- What you need to do -
Scan the material and copy every line in which "overall" appears.

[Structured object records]

^^^^^^^^^^^^^^^^

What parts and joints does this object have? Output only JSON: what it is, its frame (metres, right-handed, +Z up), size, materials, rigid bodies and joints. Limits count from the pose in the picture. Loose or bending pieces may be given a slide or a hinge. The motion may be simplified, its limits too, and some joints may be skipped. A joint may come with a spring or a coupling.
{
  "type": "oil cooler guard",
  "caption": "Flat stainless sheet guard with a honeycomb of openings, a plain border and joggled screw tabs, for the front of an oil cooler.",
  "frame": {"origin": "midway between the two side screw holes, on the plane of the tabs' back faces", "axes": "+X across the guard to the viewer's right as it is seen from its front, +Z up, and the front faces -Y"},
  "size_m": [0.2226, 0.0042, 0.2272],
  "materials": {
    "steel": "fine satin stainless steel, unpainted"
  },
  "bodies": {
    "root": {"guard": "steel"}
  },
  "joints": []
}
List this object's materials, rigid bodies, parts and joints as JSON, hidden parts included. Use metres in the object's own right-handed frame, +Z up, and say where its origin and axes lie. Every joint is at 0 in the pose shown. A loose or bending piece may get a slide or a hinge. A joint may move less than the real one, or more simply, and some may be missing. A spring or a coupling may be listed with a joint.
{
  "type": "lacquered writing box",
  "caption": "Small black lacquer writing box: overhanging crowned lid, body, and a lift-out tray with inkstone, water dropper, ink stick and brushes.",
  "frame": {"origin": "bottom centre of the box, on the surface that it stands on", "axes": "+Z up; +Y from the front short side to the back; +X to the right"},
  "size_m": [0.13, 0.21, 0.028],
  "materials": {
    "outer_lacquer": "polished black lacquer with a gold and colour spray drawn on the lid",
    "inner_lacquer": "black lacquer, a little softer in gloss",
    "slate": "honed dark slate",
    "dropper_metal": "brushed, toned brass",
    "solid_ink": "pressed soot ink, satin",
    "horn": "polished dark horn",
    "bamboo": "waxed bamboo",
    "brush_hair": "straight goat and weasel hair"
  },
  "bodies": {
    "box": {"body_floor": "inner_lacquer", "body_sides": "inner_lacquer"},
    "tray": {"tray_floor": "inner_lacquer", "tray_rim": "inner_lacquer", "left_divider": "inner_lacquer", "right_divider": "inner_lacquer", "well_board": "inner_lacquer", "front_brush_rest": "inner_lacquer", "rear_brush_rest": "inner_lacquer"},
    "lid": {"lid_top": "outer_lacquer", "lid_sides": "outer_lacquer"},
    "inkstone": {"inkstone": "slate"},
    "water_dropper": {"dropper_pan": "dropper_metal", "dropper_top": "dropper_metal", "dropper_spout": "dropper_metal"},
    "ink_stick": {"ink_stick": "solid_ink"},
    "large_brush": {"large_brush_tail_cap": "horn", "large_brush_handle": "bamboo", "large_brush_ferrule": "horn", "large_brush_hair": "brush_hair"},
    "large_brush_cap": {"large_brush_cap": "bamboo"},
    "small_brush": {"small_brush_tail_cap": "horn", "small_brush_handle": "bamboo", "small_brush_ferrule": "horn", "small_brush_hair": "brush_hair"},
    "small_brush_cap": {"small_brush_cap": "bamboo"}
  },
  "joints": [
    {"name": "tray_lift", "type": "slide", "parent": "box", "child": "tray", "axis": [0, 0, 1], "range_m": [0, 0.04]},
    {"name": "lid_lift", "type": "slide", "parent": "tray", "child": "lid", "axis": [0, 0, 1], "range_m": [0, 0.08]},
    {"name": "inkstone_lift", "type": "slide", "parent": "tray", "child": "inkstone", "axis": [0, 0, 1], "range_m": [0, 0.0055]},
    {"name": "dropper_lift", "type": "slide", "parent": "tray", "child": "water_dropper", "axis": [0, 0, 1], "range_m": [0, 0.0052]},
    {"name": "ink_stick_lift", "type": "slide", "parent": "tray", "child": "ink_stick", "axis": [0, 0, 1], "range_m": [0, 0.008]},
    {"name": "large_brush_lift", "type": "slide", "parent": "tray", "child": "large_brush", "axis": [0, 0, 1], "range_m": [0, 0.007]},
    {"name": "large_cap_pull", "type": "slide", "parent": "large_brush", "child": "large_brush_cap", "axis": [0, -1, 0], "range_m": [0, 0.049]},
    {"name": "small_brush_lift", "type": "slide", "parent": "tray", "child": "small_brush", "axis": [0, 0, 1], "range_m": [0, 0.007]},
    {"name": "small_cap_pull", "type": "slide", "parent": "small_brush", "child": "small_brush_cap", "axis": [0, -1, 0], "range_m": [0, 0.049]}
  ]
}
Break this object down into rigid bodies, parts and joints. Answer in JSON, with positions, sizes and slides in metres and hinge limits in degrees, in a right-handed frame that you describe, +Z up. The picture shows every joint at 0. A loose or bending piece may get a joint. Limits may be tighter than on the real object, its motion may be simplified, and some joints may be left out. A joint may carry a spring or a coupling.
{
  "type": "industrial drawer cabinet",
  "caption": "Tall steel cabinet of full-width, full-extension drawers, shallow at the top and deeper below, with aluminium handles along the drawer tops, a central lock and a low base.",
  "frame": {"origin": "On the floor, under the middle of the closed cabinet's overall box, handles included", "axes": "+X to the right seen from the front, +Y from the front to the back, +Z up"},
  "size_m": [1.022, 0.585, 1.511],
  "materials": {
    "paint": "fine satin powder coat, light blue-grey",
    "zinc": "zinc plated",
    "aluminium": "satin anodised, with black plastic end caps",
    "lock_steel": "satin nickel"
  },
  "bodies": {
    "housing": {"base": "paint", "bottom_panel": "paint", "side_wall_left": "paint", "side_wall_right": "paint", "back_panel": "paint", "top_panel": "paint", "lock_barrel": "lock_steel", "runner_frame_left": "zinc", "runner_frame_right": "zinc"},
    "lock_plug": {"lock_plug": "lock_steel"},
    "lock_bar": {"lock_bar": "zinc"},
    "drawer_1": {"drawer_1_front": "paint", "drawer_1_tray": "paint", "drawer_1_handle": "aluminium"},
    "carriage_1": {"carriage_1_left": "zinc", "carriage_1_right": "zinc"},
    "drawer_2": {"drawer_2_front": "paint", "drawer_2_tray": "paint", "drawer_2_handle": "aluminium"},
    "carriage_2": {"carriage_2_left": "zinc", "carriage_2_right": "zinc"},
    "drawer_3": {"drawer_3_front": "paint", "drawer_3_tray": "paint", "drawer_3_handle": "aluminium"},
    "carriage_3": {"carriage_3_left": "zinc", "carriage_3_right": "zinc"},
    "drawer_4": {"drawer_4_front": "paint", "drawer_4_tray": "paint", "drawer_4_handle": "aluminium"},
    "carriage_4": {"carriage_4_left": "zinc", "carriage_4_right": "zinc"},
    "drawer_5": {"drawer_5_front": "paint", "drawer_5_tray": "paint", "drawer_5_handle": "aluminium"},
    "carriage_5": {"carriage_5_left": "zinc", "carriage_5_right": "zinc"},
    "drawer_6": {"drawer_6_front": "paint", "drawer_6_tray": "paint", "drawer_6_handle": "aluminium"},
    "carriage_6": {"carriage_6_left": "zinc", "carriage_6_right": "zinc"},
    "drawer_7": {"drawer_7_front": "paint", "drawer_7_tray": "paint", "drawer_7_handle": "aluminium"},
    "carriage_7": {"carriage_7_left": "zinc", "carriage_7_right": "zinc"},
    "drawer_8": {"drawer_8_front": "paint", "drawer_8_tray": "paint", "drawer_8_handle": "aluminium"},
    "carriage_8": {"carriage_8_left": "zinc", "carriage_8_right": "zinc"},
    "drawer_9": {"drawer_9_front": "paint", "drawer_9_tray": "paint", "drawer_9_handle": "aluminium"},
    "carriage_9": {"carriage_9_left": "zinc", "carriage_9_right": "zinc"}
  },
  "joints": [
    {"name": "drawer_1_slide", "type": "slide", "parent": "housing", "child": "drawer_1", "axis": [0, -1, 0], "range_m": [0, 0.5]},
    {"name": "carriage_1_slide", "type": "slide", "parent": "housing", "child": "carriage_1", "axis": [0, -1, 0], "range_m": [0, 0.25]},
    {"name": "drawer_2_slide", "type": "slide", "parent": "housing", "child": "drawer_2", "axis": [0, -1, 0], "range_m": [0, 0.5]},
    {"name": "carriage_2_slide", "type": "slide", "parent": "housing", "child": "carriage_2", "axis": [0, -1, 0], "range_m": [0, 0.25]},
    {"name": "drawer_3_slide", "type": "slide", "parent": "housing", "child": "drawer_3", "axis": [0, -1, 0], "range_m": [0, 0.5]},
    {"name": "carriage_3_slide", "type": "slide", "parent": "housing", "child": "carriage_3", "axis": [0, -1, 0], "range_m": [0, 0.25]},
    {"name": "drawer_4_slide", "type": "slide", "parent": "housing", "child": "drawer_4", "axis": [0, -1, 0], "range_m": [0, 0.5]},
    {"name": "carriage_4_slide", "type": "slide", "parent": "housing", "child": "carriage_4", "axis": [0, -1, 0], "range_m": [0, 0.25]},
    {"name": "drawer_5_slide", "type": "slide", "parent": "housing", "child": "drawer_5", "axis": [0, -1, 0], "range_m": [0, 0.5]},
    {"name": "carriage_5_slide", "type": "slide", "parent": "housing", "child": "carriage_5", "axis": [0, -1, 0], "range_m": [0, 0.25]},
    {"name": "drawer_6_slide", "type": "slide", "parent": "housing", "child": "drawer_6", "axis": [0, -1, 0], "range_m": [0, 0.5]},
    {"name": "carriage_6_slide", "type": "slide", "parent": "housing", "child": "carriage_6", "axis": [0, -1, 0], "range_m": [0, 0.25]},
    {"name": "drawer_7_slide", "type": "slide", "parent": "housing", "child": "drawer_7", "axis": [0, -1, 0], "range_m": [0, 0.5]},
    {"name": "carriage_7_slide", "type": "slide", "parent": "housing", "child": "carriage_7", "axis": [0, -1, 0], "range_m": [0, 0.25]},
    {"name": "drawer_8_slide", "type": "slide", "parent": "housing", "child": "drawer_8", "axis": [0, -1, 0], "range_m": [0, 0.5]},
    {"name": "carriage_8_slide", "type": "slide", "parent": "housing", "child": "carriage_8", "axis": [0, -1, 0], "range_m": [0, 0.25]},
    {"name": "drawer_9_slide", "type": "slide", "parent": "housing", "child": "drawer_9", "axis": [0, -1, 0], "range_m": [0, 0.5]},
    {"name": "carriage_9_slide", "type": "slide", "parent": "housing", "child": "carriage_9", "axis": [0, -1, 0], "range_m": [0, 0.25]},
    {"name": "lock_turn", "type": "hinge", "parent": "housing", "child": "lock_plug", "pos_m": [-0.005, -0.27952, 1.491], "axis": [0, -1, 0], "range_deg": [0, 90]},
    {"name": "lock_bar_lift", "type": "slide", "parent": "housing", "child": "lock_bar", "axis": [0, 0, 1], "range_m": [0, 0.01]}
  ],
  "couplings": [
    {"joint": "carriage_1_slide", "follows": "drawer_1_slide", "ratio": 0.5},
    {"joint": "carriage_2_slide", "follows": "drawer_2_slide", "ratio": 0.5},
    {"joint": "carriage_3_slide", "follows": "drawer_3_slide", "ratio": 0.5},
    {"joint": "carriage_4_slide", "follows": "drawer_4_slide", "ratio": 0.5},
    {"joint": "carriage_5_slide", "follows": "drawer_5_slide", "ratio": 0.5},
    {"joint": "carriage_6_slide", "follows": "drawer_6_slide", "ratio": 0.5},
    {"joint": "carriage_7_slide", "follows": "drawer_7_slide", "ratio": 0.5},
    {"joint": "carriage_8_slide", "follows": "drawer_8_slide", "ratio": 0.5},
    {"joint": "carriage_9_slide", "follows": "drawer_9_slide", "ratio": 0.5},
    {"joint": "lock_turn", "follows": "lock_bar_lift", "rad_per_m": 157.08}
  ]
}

^^^^^^^^^^^^^^^^

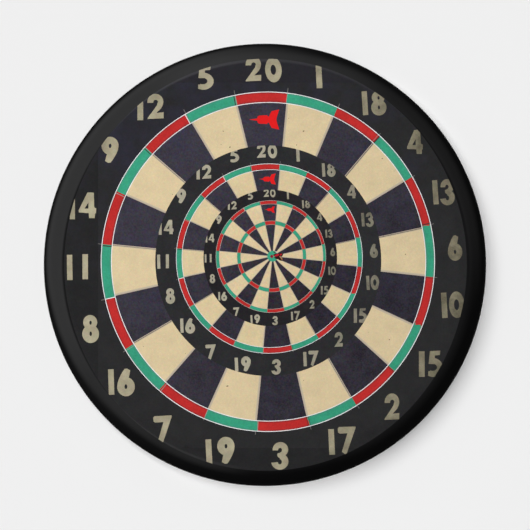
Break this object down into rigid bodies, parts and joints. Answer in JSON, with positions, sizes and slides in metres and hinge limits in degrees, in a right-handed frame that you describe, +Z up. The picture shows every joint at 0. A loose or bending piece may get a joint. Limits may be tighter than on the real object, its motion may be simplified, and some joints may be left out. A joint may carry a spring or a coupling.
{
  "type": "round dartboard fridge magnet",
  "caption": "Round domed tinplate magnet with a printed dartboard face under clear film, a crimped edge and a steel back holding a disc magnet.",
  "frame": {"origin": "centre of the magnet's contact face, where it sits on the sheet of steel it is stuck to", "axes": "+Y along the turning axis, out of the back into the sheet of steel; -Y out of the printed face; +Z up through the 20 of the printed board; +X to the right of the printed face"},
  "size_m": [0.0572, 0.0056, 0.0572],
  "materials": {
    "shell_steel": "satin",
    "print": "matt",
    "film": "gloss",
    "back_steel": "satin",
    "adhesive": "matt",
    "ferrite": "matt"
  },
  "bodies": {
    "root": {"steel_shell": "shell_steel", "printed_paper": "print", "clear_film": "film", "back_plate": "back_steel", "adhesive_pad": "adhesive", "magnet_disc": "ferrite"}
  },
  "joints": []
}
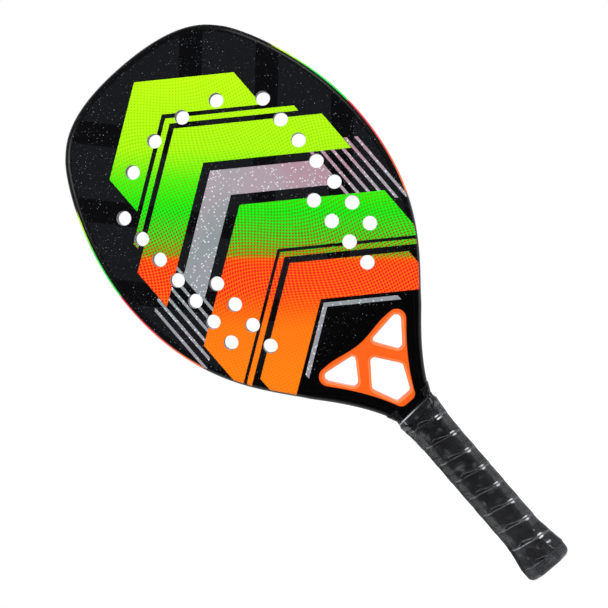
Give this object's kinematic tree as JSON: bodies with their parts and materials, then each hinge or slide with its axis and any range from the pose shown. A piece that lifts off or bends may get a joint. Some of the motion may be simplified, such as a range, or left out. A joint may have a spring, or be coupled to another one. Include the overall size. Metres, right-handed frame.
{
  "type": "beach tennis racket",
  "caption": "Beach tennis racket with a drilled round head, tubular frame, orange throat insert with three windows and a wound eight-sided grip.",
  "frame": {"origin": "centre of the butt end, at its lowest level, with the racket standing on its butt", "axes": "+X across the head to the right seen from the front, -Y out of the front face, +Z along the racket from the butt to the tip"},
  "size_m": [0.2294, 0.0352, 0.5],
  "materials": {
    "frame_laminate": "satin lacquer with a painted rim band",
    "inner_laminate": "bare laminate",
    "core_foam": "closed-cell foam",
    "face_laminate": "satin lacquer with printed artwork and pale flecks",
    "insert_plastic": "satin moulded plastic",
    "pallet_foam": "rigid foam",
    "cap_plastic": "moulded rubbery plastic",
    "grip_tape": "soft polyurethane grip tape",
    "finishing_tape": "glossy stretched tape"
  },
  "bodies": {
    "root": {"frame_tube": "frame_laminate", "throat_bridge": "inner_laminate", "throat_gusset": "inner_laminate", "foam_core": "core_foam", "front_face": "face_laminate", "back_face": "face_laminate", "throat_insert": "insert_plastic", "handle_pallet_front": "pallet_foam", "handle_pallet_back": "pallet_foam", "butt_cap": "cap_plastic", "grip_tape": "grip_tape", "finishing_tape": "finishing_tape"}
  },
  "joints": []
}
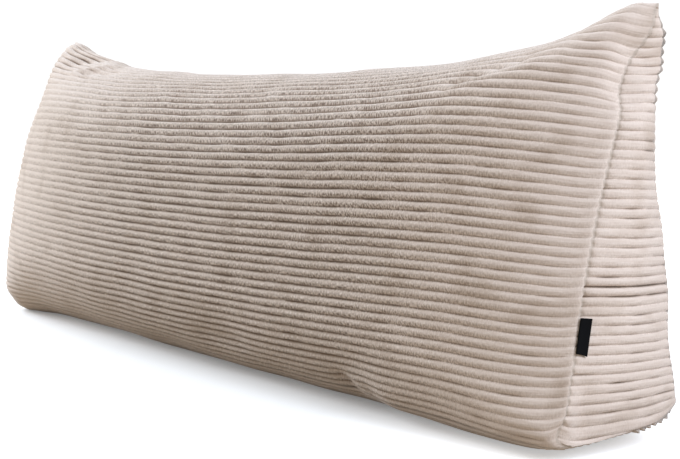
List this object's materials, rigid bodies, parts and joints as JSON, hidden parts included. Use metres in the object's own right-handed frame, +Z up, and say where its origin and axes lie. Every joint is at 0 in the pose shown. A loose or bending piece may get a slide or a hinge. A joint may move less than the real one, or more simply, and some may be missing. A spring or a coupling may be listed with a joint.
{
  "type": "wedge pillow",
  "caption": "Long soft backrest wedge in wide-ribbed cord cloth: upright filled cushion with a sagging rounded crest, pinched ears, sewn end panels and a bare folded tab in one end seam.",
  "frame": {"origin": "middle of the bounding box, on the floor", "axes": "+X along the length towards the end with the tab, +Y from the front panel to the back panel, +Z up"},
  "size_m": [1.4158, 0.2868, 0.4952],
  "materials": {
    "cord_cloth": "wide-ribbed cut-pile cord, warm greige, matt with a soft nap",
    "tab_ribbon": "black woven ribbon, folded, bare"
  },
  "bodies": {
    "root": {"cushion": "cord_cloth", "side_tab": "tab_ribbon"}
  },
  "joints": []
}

^^^^^^^^^^^^^^^^

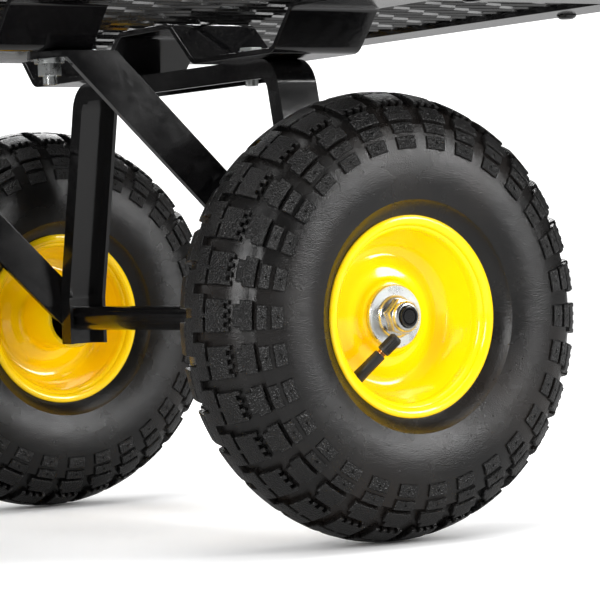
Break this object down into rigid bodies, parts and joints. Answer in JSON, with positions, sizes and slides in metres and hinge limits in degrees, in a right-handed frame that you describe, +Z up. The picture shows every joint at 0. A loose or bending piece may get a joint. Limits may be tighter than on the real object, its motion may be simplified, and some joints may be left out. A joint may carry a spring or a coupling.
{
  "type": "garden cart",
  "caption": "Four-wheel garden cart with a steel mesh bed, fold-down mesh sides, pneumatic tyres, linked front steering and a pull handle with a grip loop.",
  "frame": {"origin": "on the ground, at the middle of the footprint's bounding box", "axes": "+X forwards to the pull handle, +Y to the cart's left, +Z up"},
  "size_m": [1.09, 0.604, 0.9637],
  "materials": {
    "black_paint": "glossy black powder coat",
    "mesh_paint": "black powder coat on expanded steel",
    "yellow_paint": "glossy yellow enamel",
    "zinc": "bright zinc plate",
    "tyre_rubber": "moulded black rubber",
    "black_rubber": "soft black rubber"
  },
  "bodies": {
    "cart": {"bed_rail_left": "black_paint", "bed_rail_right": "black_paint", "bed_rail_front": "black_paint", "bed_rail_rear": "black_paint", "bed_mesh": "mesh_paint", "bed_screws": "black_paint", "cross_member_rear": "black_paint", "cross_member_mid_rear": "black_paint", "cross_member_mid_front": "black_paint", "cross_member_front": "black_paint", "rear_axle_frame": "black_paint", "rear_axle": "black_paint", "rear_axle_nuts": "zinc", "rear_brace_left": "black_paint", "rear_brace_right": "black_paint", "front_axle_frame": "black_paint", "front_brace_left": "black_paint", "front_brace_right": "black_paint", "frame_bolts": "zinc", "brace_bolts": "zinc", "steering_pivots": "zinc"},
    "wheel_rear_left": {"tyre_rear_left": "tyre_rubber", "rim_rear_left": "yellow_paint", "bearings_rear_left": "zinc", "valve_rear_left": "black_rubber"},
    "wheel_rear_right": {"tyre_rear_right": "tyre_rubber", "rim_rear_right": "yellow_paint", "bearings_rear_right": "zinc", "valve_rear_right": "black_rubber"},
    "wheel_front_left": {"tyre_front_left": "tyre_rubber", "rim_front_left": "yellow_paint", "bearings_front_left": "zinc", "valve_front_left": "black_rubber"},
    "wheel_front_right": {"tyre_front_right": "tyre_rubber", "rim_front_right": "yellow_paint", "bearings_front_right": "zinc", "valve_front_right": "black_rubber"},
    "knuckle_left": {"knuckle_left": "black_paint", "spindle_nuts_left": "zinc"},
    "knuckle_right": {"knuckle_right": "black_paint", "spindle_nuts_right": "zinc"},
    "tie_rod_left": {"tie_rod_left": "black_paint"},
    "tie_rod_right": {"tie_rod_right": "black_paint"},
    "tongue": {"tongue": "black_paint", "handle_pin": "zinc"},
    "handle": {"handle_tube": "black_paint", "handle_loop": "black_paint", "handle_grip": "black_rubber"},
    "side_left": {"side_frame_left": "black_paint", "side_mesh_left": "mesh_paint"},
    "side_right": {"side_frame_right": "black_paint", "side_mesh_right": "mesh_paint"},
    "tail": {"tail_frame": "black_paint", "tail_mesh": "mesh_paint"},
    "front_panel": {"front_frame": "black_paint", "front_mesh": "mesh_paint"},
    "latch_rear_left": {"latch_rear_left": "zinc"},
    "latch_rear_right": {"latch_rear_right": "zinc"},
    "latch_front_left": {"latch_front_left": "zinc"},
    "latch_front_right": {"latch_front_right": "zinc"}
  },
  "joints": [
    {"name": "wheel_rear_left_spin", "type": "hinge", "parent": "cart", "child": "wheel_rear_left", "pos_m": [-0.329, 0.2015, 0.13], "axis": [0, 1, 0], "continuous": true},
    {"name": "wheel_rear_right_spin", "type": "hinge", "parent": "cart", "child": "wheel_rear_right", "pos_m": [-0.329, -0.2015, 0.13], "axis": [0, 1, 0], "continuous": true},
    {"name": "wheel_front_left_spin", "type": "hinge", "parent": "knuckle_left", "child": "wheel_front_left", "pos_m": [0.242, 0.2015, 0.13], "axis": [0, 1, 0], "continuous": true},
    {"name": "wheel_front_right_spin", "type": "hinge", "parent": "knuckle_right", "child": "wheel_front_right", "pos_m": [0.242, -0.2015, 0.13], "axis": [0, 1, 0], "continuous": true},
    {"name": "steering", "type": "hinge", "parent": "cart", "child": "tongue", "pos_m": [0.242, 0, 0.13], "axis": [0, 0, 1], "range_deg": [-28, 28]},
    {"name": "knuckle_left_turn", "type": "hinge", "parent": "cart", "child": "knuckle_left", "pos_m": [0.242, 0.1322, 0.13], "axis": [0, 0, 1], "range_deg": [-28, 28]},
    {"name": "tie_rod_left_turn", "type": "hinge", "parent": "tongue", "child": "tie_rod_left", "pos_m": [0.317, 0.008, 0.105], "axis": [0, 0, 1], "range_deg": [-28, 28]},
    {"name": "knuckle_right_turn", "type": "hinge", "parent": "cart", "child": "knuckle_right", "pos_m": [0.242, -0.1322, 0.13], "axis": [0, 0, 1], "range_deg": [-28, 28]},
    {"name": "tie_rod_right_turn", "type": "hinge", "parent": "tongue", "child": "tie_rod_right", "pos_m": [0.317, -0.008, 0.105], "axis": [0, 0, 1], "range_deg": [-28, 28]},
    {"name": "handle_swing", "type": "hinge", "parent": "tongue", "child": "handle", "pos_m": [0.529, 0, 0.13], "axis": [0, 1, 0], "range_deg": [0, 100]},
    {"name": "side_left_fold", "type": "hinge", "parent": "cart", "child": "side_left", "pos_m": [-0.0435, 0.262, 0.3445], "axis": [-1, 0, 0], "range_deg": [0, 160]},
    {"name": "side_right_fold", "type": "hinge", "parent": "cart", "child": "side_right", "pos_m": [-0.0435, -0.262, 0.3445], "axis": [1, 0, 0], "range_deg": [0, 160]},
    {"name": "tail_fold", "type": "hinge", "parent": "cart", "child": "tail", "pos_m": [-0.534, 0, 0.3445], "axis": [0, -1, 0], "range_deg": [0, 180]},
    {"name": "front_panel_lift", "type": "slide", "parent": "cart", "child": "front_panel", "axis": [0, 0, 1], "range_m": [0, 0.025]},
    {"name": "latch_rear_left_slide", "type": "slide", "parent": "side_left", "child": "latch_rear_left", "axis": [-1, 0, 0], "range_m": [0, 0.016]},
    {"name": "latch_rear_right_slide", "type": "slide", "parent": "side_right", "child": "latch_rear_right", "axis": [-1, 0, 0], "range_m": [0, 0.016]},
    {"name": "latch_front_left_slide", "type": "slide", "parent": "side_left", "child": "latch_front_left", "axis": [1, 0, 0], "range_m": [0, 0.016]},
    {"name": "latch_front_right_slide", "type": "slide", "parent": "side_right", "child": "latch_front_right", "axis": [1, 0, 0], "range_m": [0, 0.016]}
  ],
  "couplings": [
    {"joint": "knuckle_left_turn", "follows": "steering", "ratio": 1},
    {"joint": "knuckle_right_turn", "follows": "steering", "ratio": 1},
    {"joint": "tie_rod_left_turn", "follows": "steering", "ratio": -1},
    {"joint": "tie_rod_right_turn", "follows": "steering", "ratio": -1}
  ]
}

^^^^^^^^^^^^^^^^

- Written answer -
  "frame": {"origin": "On the floor, under the middle of the closed cabinet's overall box, handles included", "axes": "+X to the right seen from the front, +Y from the front to the back, +Z up"},
Give this object's kinematic tree as JSON: bodies with their parts and materials, then each hinge or slide with its axis and any range from the pose shown. A piece that lifts off or bends may get a joint. Some of the motion may be simplified, such as a range, or left out. A joint may have a spring, or be coupled to another one. Include the overall size. Metres, right-handed frame.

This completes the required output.